Our predecessor committee undertook an inquiry that identified the best practice in budget scrutiny. Following publication of that report, officials of the Assembly and the Welsh Government have been working closely to develop a new process for scrutiny of the budget that is acceptable and workable for both sides. The new budget process should ensure a higher degree of scrutiny, and there will be more time for scrutiny by the Finance Committee and the policy committees alike.

This additional time should allow for the Finance Committee to consider the strategic high-level detail of the draft budget. I want us as a Finance Committee to look at: overall expenditure allocations; how the expenditure proposals will be financed, such as the amounts of financing from the block grant, taxation, borrowing, private financing, not-for-profit vehicles and any other sources; the level of capital borrowing and debt; the rationale for taxation levels; the economic statistics, analysis and forecasting used by the Government when preparing their budget; and, of course, the influence of the Well-being of Future Generations (Wales) Act 2015.

The role of the policy committees in scrutinising the draft budget is largely in the hands of each individual committee. But the process has allowed more time for policy committee scrutiny, which will, hopefully, allow for evidence to be taken from stakeholders, and each committee will be able to report in their own right. Additionally, committees can now suggest changes to spending plans, and they can suggest ways to finance these plans through taxation and borrowing.

We must now see how this new process is operated. But we will need to consider how the Finance Committee can keep its oversight role, and how committees can work together to engage better with the public in the budget process.

In making recommendations for the new budget process, the fourth Assembly Finance Committee visited Scotland to consider their process for scrutinising the draft budget. It’s therefore quite fitting that, last week, members of the fifth Assembly Finance Committee visited Scotland also, to meet our counterpart committee there and to consider their budget process.

The recommendations from the fourth Assembly’s Finance Committee were that we as an Assembly should change the budgetary process to a legislative one, but that, of course, wasn’t possible at that stage. Now, following Royal Assent of the most recent Wales Act, the Assembly now has the competence to move to a legislative process. Our visit to Scotland has reaffirmed my belief that this is the next step that we should be taking here in Wales, and the Finance Committee will shortly be commencing an inquiry that will look at how this will work and when we should be thinking about a move to a legislative process.

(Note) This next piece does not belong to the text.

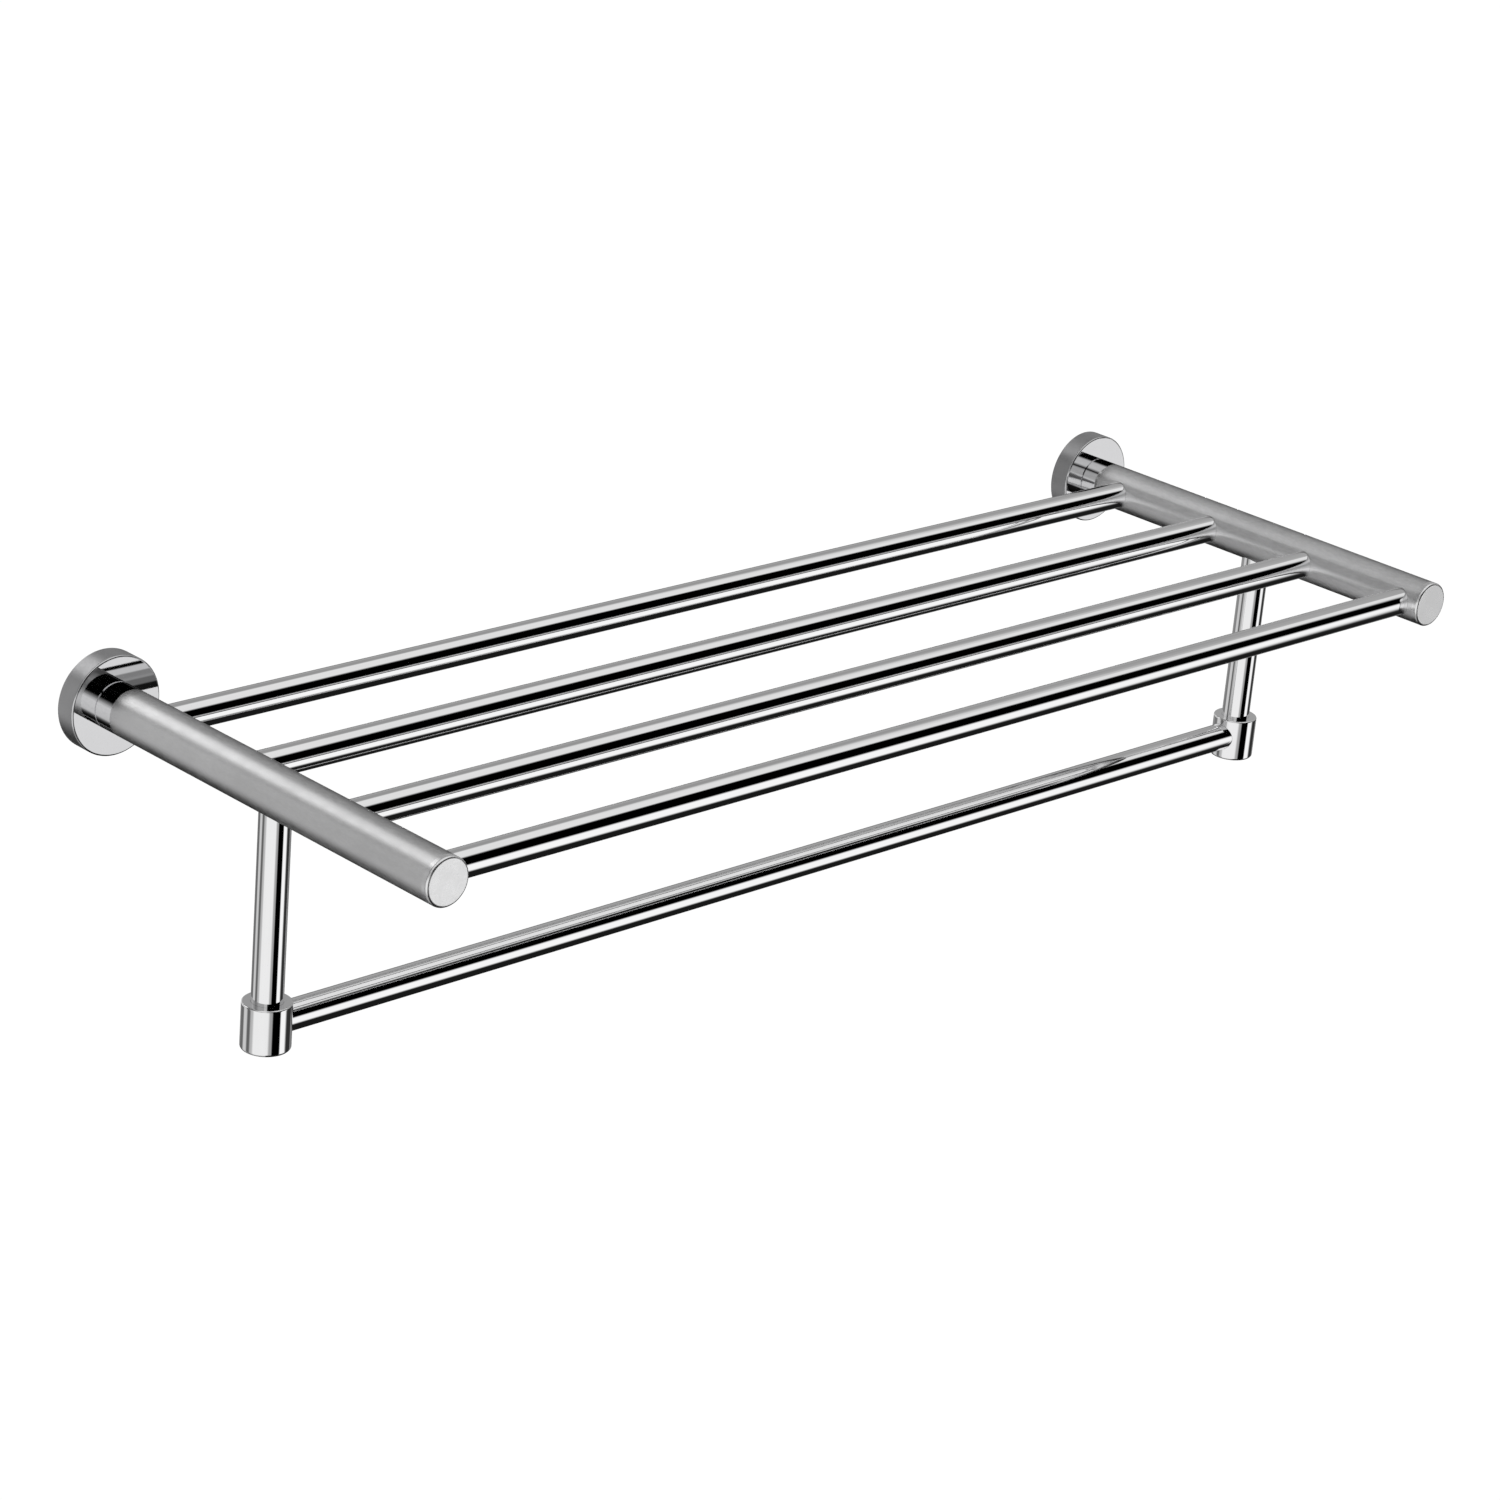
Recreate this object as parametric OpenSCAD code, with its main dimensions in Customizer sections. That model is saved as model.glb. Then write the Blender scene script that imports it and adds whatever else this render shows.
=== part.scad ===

I would like to thank everyone who has worked towards developing this new budget process—the current Finance Committee, but also our predecessor committee, the current finance Minister, and Jane Hutt, as the predecessor Minister. I’d also like to thank officials here and in the Welsh Government for working so hard behind the scenes to put together these proposals.

Yn fyr, Llywydd, mae’r trefniadau newydd hyn yn caniatáu’r holl bwyllgorau i dreulio llawer mwy o amser—hyd at wyth wythnos—yn edrych ar gyllideb ddrafft Llywodraeth Cymru, gan baratoi adroddiadau ariannol ar y gyllideb ddrafft honno. Ac rwy’n gobeithio y bydd hyn yn grymuso’r Cynulliad i ddwyn y Llywodraeth i gyfrif ymhellach.